Известно, сколь тернистым и мучительным путем утверждалась его «система», его опыт, добытый многолетней лабораторной работой. По собственному его признанию, целые годы на всех репетициях, во всех комнатах, коридорах, гримуборных, при встречах на улице он проповедовал свое новое credo и… не имел никакого успеха. Но Станиславский не был бы Станиславским, если бы позволил себе отступить или сдаться. Он упрямо стоял на своем. Чутьем гения он почувствовал, к каким важным сценическим тайнам он прикоснулся. Он не отступил — прежде всего ради тех, кто тогда, на первых порах, отвернулся от него. Можно только догадываться, какую драму пережил художник, приближавшийся к полувековому своему юбилею, уверенный в своих открытиях и вместе с тем отвергнутый своими же коллегами, товарищами по сцене. Он потом откровенно (и как обычно — самокритично!) напишет об этой поре: «Упрямство все более и более делало меня непопулярным. Со мной работали неохотно, тянулись к другим. Между мной и труппой выросла стена. Целые годы я был в холодных отношениях с артистами, запирался в моей уборной, упрекал их в косности, рутине, неблагодарности, в неверности и измене и с еще большим ожесточением продолжал свои искания. Самолюбие, которое так легко овладевает актерами, пустило в мою душу тлетворный яд, от которого самые простые факты рисовались в моих глазах в утрированном, неправильном виде и еще более обостряли мое отношение к труппе. Артистам было трудно работать со мной, а мне — с ними».
«Per aspera ad astra» («Через тернии к звездам»), — говорили древние. Станиславский победил неверие, равнодушие и противодействие, которое встречал и которому смело шел навстречу всю жизнь. Сегодня его имя светит едва ли не самой яркой звездой на мировом театральном небосводе…
Он не только не избегал столкновений с противниками, споров, дискуссий, но, иногда казалось, словно бы сам искал их.
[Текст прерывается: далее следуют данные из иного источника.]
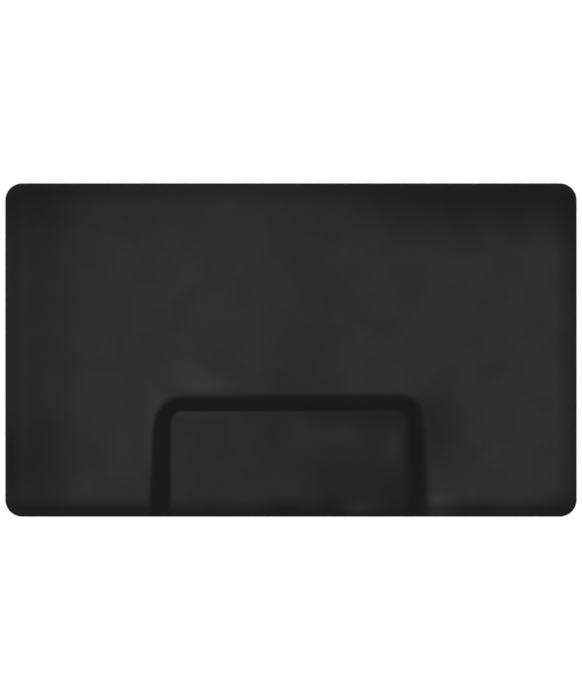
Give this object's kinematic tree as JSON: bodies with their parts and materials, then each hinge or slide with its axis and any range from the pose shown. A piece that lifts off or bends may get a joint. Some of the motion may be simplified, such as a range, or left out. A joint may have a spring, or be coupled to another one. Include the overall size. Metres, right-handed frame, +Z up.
{
  "type": "anti fatigue mat",
  "caption": "Rectangular cushioned floor mat with sloped edges and a lowered recess in its front edge for the square base of a styling chair.",
  "frame": {"origin": "centre of the underside, on the floor", "axes": "+X along the long side, +Z up, recess opening towards -Y"},
  "size_m": [1.524, 0.889, 0.022],
  "materials": {
    "wear_cover": "black vinyl with a fine low grain, satin",
    "comfort_foam": "soft closed-cell foam, cut cells open at the surface",
    "support_foam": "firm closed-cell foam, skinned",
    "grip_backing": "black non-slip sheet with small raised studs, dull"
  },
  "bodies": {
    "root": {"wear_cover": "wear_cover", "comfort_foam": "comfort_foam", "support_foam": "support_foam", "grip_backing": "grip_backing"}
  },
  "joints": []
}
Таков был его характер, его атакующая неотступность шла об руку со смелостью и мужеством. И конечно же он любил театральный эксперимент, постоянно искал новых подходов. Красноречиво одно из его обращений к художнику А. Н. Бенуа, которого привлек к затеянному им новому спектаклю: «Когда мы в театре идем слишком уж осторожно, бывает хорошо, но скучновато. Когда делаем смелые шаги и даже проваливаемся — всегда хорошо. Давайте — махнем!»
Станиславский был поразительно неугомонным человеком. Он и на старости лет считал, что только тот театр хорош, который спорит, бурлит, борется, побеждает или остается побежденным… В незаконченной статье к 40-летию МХАТ (всего за три месяца до кончины) маститый корифей, признанный апологет строгой научности, поднявший сцену на академическую высоту, с юношеской страстностью продолжал утверждать, что лучше всего, когда в искусстве живут полной жизнью, чего-то домогаются, что-то отстаивают, за что-то борются, спорят, побеждают или, напротив, остаются побежденными. Ведь только борьба создает победы и завоевания — кому как не ему знать этот суровый (горечь неизбежных поражений) и прекрасный (что еще сравнится с радостью достигнутого в борьбе успеха!) закон. И потому хуже всего, когда в искусстве все спокойно, все налажено, определено, узаконено, не требует споров, борьбы, напряжения, а следовательно, и побед. Искусство и артисты, которые не идут вперед, тем самым пятятся назад… В этих предсмертных раздумьях-напутствиях словно таилась подспудная тревога за судьбу нашего театра последующего этапа, где самыми пагубными для искусства стали чиновничья регламентация, бюрократическая опека и административный натиск, удушавшие творческую свободу и поиск.